カメラは、依然としてメモ用画質だ。画角が換算25mm相当から換算22mm相当に広がっているが、正直広すぎて使いにくい。ただし、画素数が1600万から2200万に上がっているので、トリミングして画角を調整すれば同じような使用感にはなる。画質はまあ、センサーサイズなりといったところだろう。初代では画面端の方の流れがひどかったが、R2になってちょっとマシになった。あと、デフォルトで入っているカメラアプリはシャッター音が消せないので、Android純正カメラアプリの野良APKを落としてきて入れた。

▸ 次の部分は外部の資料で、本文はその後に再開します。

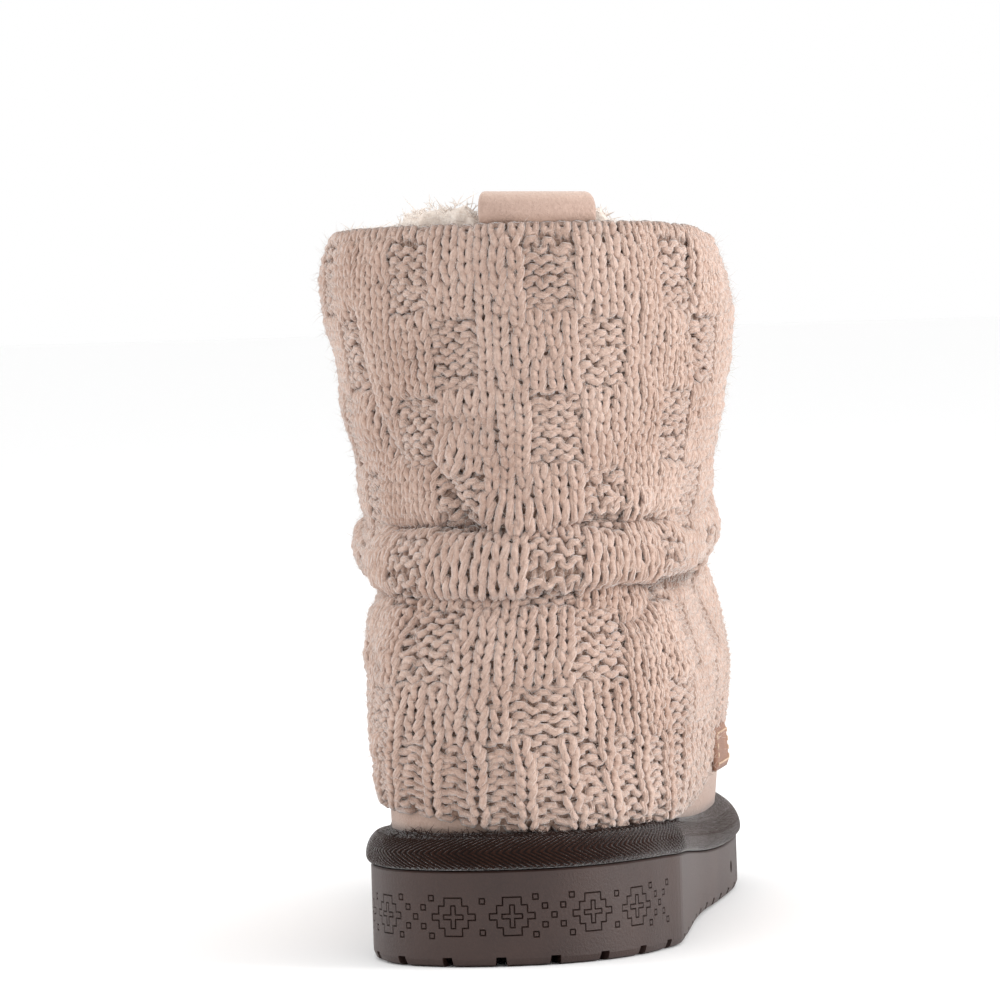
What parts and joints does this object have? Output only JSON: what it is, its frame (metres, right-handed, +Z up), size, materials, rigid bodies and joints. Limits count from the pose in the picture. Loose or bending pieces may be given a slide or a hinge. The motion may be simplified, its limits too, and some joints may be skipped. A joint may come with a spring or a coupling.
{
  "type": "boot",
  "caption": "Slouchy sweater-knit mukluk boot with a suede upper, a plush lining, a pull loop and a rubber platform sole.",
  "frame": {"origin": "middle of the boot's bounding box in plan, at the ground", "axes": "+Z up, +Y towards the toe, +X towards the little-toe side of a right foot"},
  "size_m": [0.1144, 0.274, 0.2088],
  "materials": {
    "outsole_rubber": "matt",
    "platform_tape": "matt",
    "fleece": "matt",
    "suede": "matt",
    "sweater_knit": "matt",
    "loop_suede": "matt",
    "tag_leather": "satin"
  },
  "bodies": {
    "root": {"outsole": "outsole_rubber", "midsole": "platform_tape", "insole": "fleece", "upper": "suede", "knit_sleeve": "sweater_knit", "pull_loop": "loop_suede", "side_tag": "tag_leather"}
  },
  "joints": []
}
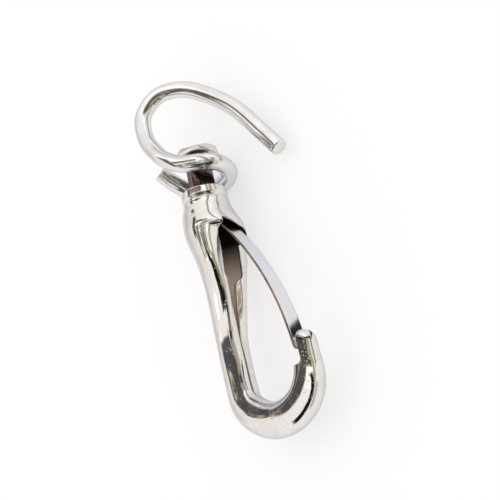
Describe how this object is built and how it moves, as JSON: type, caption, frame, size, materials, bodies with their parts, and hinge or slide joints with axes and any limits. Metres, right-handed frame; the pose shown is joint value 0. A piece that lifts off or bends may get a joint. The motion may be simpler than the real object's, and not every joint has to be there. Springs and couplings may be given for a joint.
{
  "type": "swivel snap hook",
  "caption": "Plated snap hook folded from sheet, with a flat sprung gate, a headed swivel stud and an open wire eye looped round the stud.",
  "frame": {"origin": "centre of the hook's bowl, on the hook's middle plane, where the held ring or bar sits", "axes": "+Y from the bowl along the neck to the swivel, +X from the closed back to the nose, +Z square to the flat of the hook; the hook lies on its side"},
  "size_m": [0.0328, 0.0851, 0.0162],
  "materials": {
    "hook_plating": "bright nickel plate, slightly wavy, with fine scratches and a few pits",
    "gate_plating": "bright plated spring strip, smooth, faint lines along the strip",
    "stud_plating": "bright nickel plate, a little uneven on the peened head",
    "wire_plating": "bright nickel plate on drawn wire, smooth and glossy"
  },
  "bodies": {
    "hook": {"hook_shell": "hook_plating"},
    "gate": {"gate_spring": "gate_plating"},
    "stud": {"swivel_stud": "stud_plating"},
    "eye": {"wire_eye": "wire_plating"}
  },
  "joints": [
    {"name": "gate_hinge", "type": "hinge", "parent": "hook", "child": "gate", "pos_m": [-0.0062, 0.0376, 0], "axis": [0, 0, -1], "range_deg": [0, 24], "stiffness_Nm_per_rad": 0.02, "springref_deg": -5.73},
    {"name": "stud_spin", "type": "hinge", "parent": "hook", "child": "stud", "pos_m": [-0.0096, 0.044, 0], "axis": [0, 1, 0], "continuous": true},
    {"name": "eye_swivel", "type": "hinge", "parent": "stud", "child": "eye", "pos_m": [-0.0096, 0.05, 0], "axis": [0, 1, 0], "continuous": true}
  ]
}
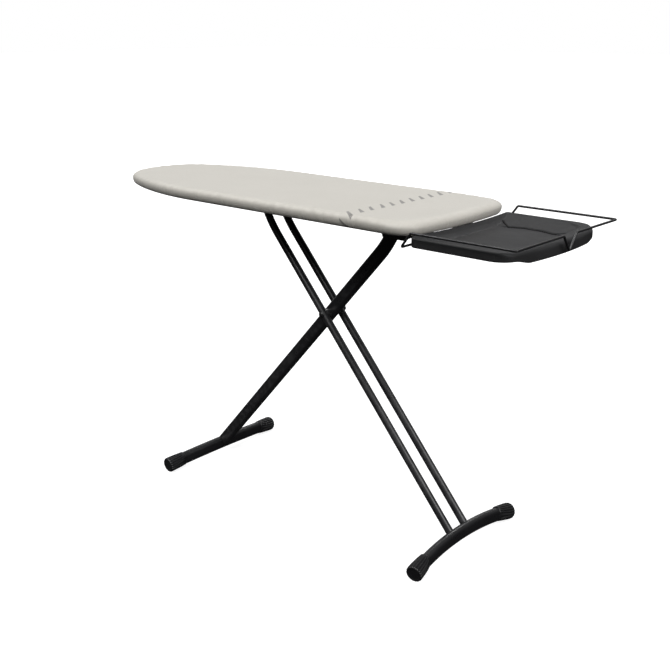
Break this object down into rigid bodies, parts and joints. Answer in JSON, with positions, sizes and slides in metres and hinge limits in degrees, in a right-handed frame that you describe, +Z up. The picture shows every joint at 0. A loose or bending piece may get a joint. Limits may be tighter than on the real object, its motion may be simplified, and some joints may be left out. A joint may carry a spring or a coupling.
{
  "type": "ironing board",
  "caption": "Folding ironing board: padded fabric-covered top with a rounded nose, crossed steel legs with foot bars, a moulded iron tray and a wire guard.",
  "frame": {"origin": "on the floor, below the middle of the object's extents", "axes": "+X along the board from the rounded nose to the iron tray, +Y across the board, +Z up"},
  "size_m": [1.4934, 0.4736, 0.92],
  "materials": {
    "cover_fabric": "matt woven cotton",
    "pad_foam": "felted padding",
    "black_metal": "black powder coat",
    "zinc_steel": "zinc plated, blackened heads",
    "tray_plastic": "moulded, fine grain",
    "black_plastic": "moulded, ribbed"
  },
  "bodies": {
    "board": {"board_cover": "cover_fabric", "foam_pad": "pad_foam", "mesh_panel": "black_metal", "rim_frame": "black_metal", "cross_brace_nose": "black_metal", "cross_brace_middle": "black_metal", "cross_brace_tray_end": "black_metal", "height_rack_near": "black_metal", "height_rack_far": "black_metal", "lever_hangers": "black_metal", "lever_spring": "zinc_steel", "hinge_housing": "black_metal", "leg_hinge_bracket": "black_metal", "hinge_pin": "zinc_steel", "hinge_pin_clips": "zinc_steel", "tray_carrier": "black_metal", "iron_tray": "tray_plastic", "tray_screws": "zinc_steel"},
    "rear_leg": {"inner_leg_tube": "black_metal", "inner_leg_plug": "black_plastic", "rear_foot_bar": "black_metal", "rear_foot_cap_near": "black_plastic", "rear_foot_cap_far": "black_plastic"},
    "front_leg": {"twin_tube_near": "black_metal", "twin_tube_far": "black_metal", "twin_tube_plugs": "black_plastic", "front_foot_bar": "black_metal", "front_foot_cap_near": "black_plastic", "front_foot_cap_far": "black_plastic", "slider_rod": "zinc_steel", "slider_end_caps": "black_plastic", "pivot_bolt": "black_metal", "pivot_nut": "black_metal", "pivot_bushes": "black_plastic"},
    "release": {"lever_shaft": "zinc_steel", "lock_comb": "black_metal", "release_lever": "black_metal", "lever_grip": "black_plastic"},
    "guard": {"guard_wire": "black_metal", "guard_collars": "black_plastic"}
  },
  "joints": [
    {"name": "fold", "type": "hinge", "parent": "board", "child": "rear_leg", "pos_m": [0.24425, 0, 0.862], "axis": [0, 1, 0], "range_deg": [0, 44.3]},
    {"name": "crossing", "type": "hinge", "parent": "rear_leg", "child": "front_leg", "pos_m": [0.01725, 0, 0.578], "axis": [0, 1, 0], "range_deg": [-88.6, 0]},
    {"name": "release_lift", "type": "hinge", "parent": "board", "child": "release", "pos_m": [-0.16975, 0.015, 0.886], "axis": [-1, 0, 0], "range_deg": [0, 6], "stiffness_Nm_per_rad": 1},
    {"name": "guard_lift", "type": "hinge", "parent": "board", "child": "guard", "pos_m": [0.43805, 0, 0.866], "axis": [0, -1, 0], "range_deg": [0, 95]}
  ],
  "couplings": [
    {"joint": "crossing", "follows": "fold", "ratio": -2}
  ]
}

参考までに、同じシーンをオリンパスE-M10とLeica Summilux 15mm F1.7で撮ったものは以下だ。やはり画質はカメラ専用機に軍配が上がる。スマホの画像エンジンによる出力は、いかにもノイズ除去してからシャープネスをかけた感じの合成感を漂わせるが、カメラ専用機で撮ってちゃんと現像すればそのようなことにはならない。レンズの違いも顕著で、ちゃんとしたレンズだと画面端の流れがほとんどない。

通信速度は以前と変わらず、テザリングも普通にできた。よって、ノートPCを持ち歩いていれば普通に外で仕事もできる。とはいえ私はIIJ Mioの1980円の最安プランを使っているので、出先で動画視聴をするのは現実的ではない。まあ東京に住んでいる限りはどこかしらでWifiが使えるので、最安プランで通信量が足りなくなったことはほとんどない。

まとめ。Aquos R2 Compactはめっちゃ良い。5年前の機種だが、さくさく動くし、縦のサイズが131mmと圧倒的に小さいながら、Full HD+の解像度で120Hzのリフレッシュレートをディスプレイを備えるので、使い勝手はすこぶる良い。処理速度も必要十分であり、日常使いにこれほど便利な機種は他にない。中古だがこれが1万円以下で手に入ったのだから、8万円以上出して最新機種を買うなんて散財をしなくてよかったと心から思う。